*What is being asked*
Reproduce the listing below without any change.

*Data*

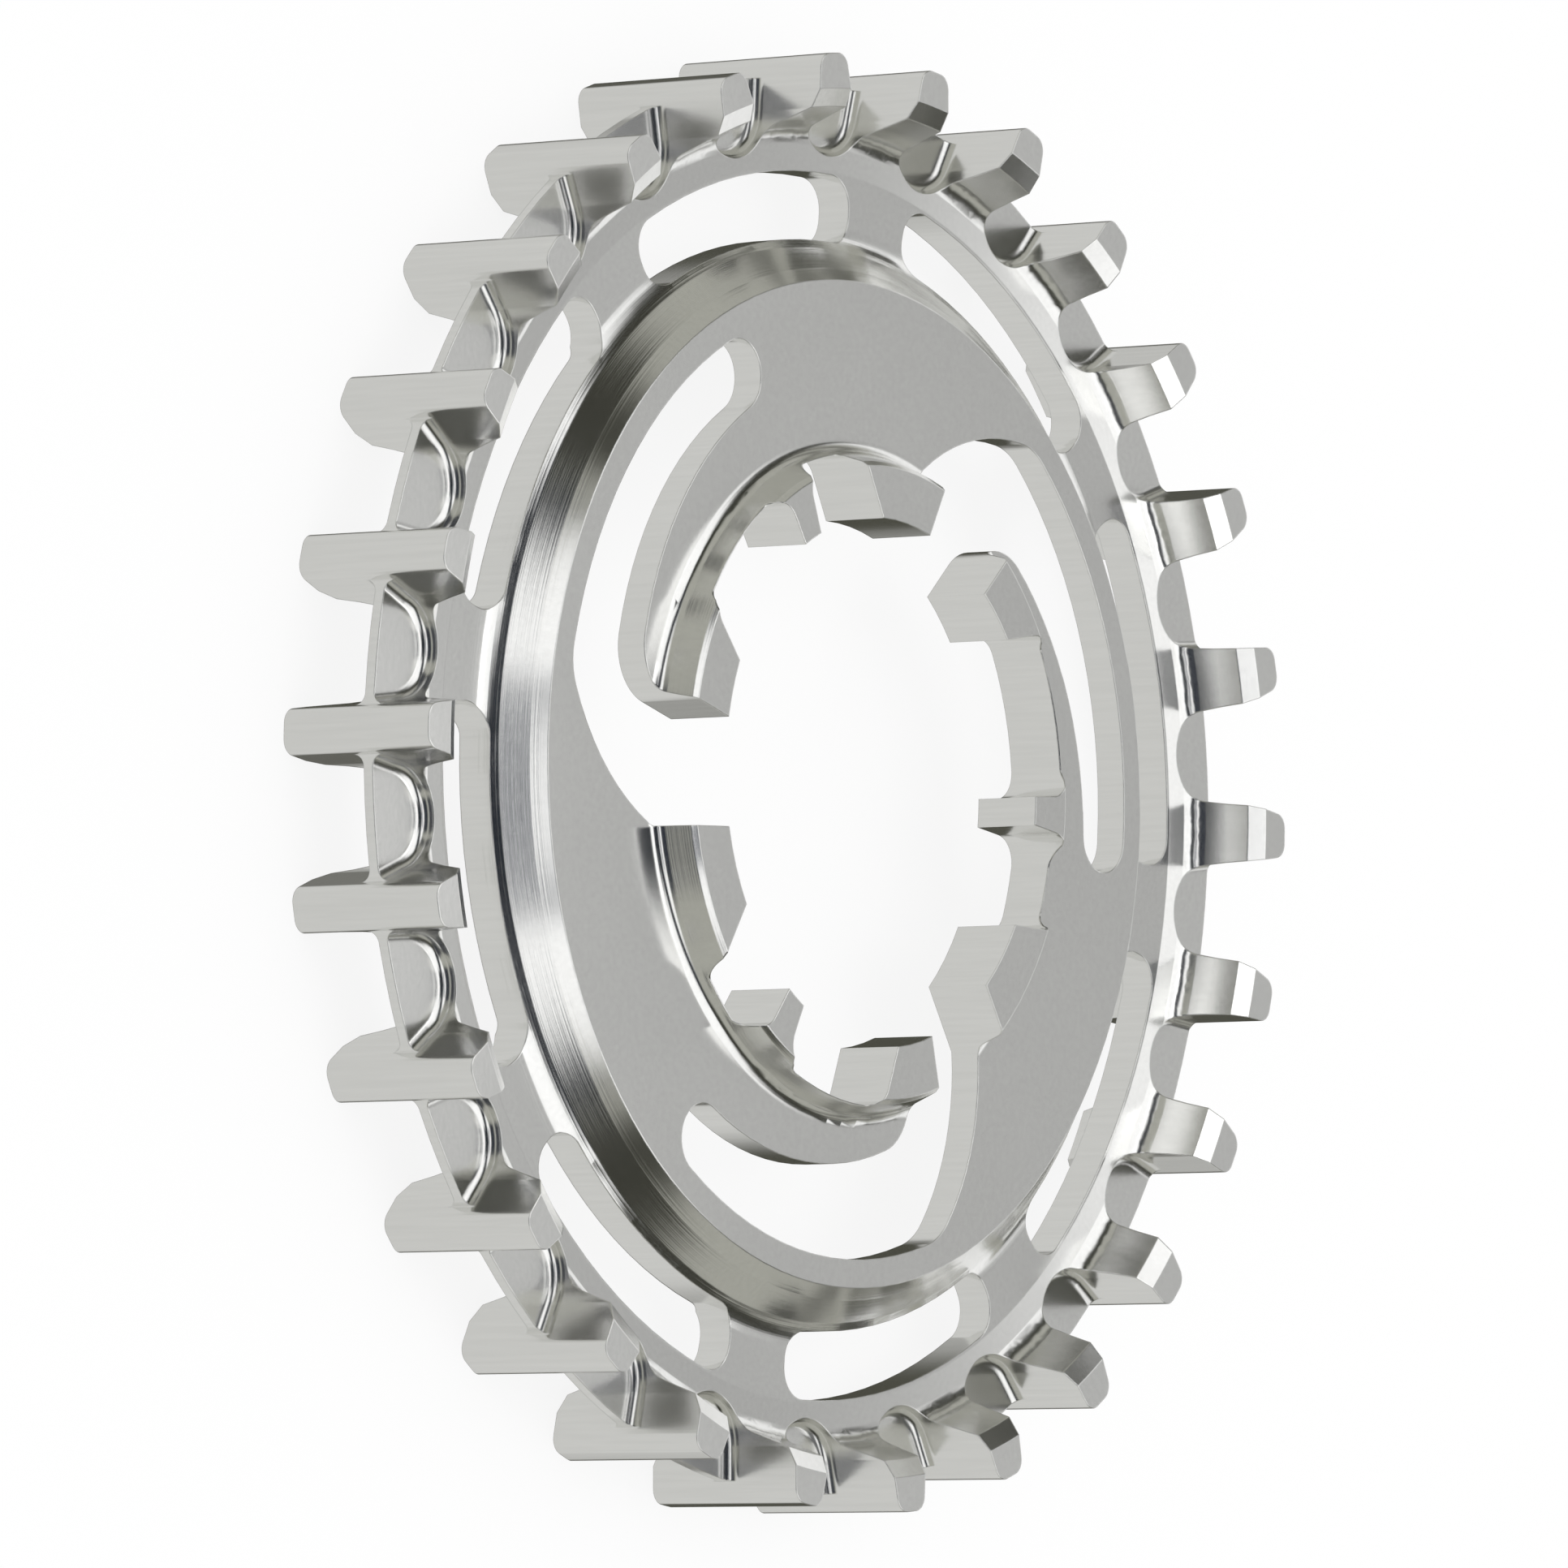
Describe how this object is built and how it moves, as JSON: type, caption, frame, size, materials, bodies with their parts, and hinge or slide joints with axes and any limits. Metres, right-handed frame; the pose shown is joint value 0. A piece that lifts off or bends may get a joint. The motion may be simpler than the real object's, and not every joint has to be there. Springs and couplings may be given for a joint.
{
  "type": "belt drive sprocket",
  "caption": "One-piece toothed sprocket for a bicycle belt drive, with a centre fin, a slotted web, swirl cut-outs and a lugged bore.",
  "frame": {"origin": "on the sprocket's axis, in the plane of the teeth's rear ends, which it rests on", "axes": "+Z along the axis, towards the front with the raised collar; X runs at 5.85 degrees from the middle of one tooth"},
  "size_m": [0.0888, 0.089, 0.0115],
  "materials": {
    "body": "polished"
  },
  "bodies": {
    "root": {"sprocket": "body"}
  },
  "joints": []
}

*Task answer*
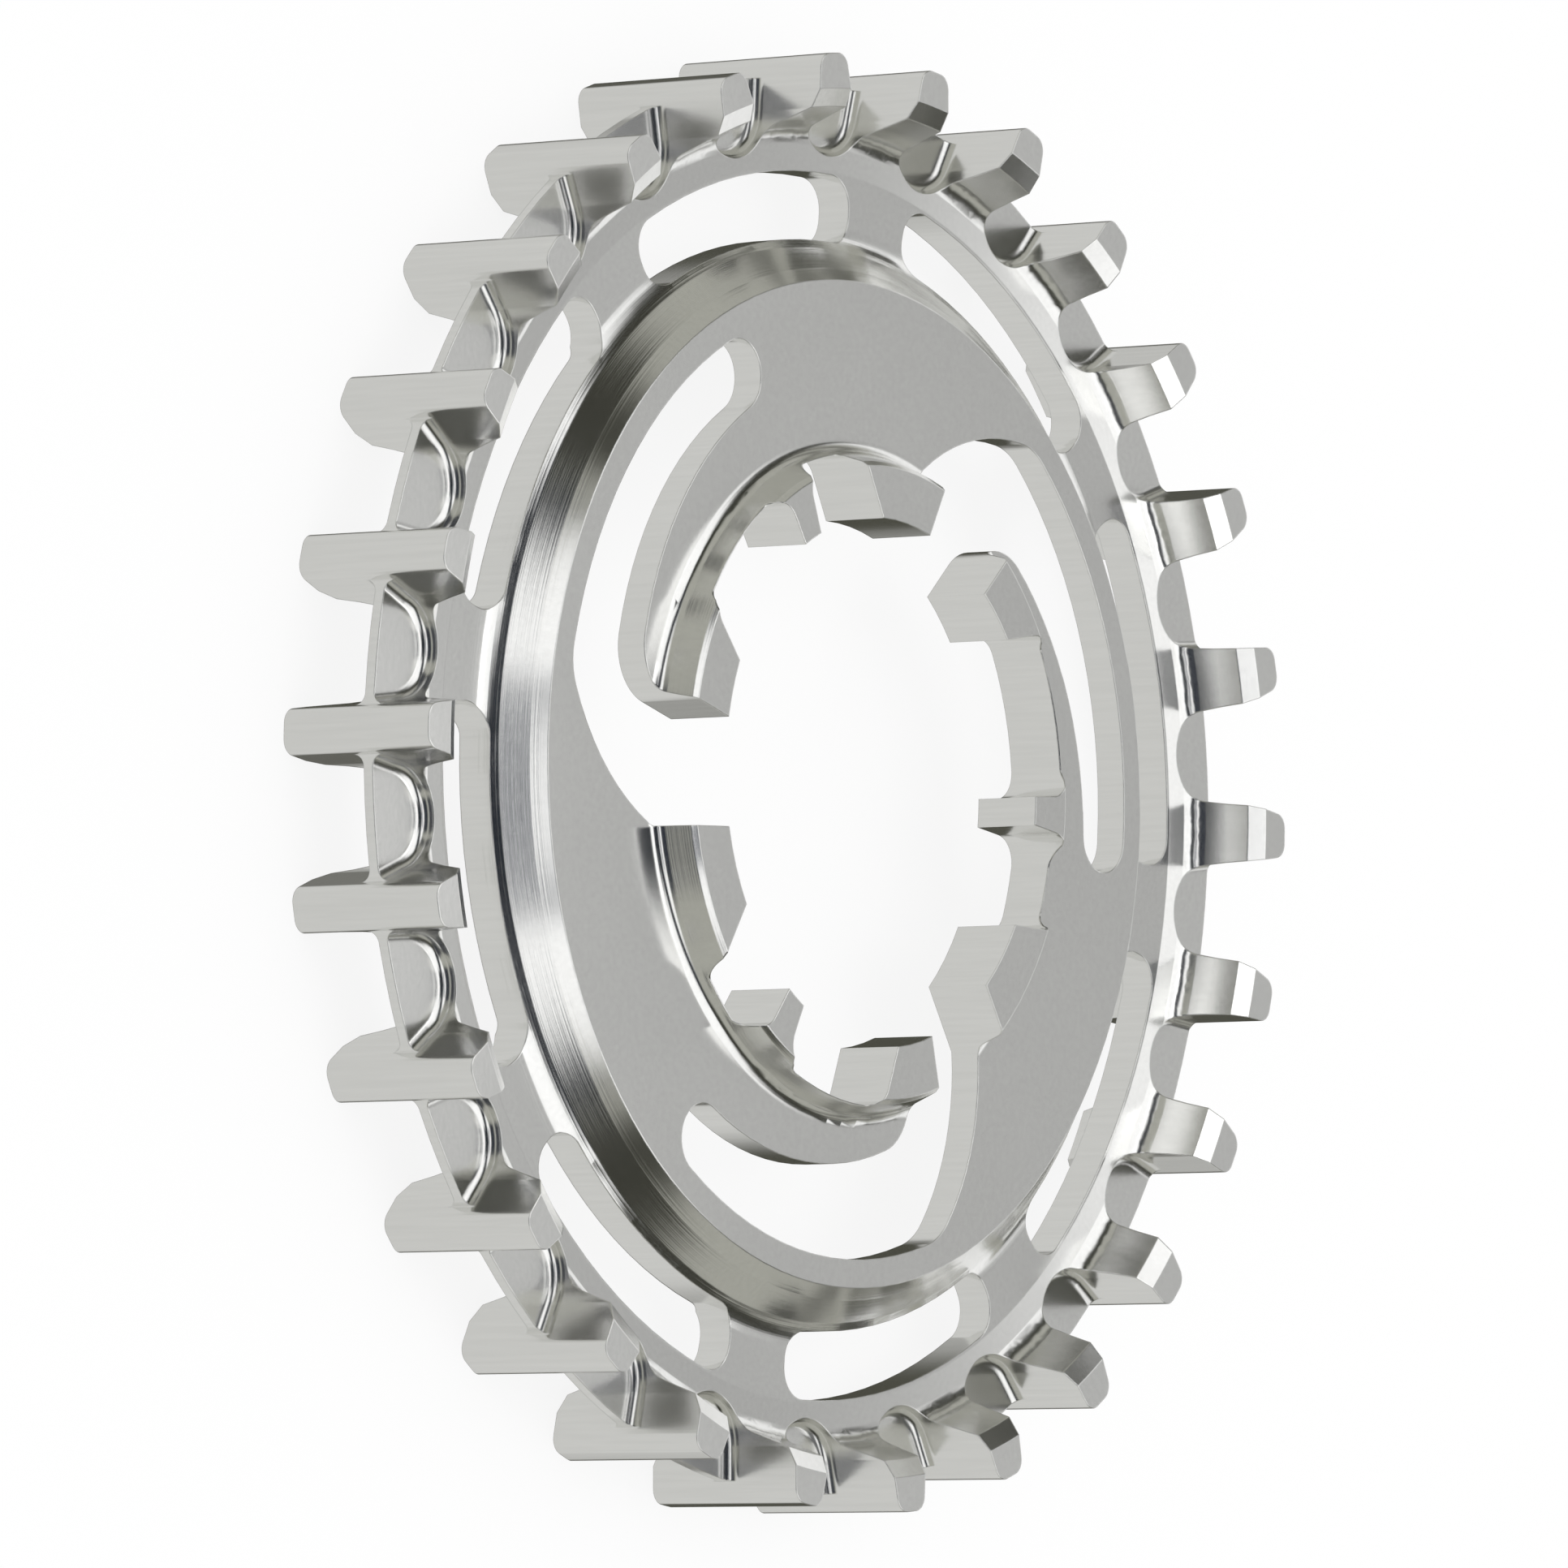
Describe how this object is built and how it moves, as JSON: type, caption, frame, size, materials, bodies with their parts, and hinge or slide joints with axes and any limits. Metres, right-handed frame; the pose shown is joint value 0. A piece that lifts off or bends may get a joint. The motion may be simpler than the real object's, and not every joint has to be there. Springs and couplings may be given for a joint.
{
  "type": "belt drive sprocket",
  "caption": "One-piece toothed sprocket for a bicycle belt drive, with a centre fin, a slotted web, swirl cut-outs and a lugged bore.",
  "frame": {"origin": "on the sprocket's axis, in the plane of the teeth's rear ends, which it rests on", "axes": "+Z along the axis, towards the front with the raised collar; X runs at 5.85 degrees from the middle of one tooth"},
  "size_m": [0.0888, 0.089, 0.0115],
  "materials": {
    "body": "polished"
  },
  "bodies": {
    "root": {"sprocket": "body"}
  },
  "joints": []
}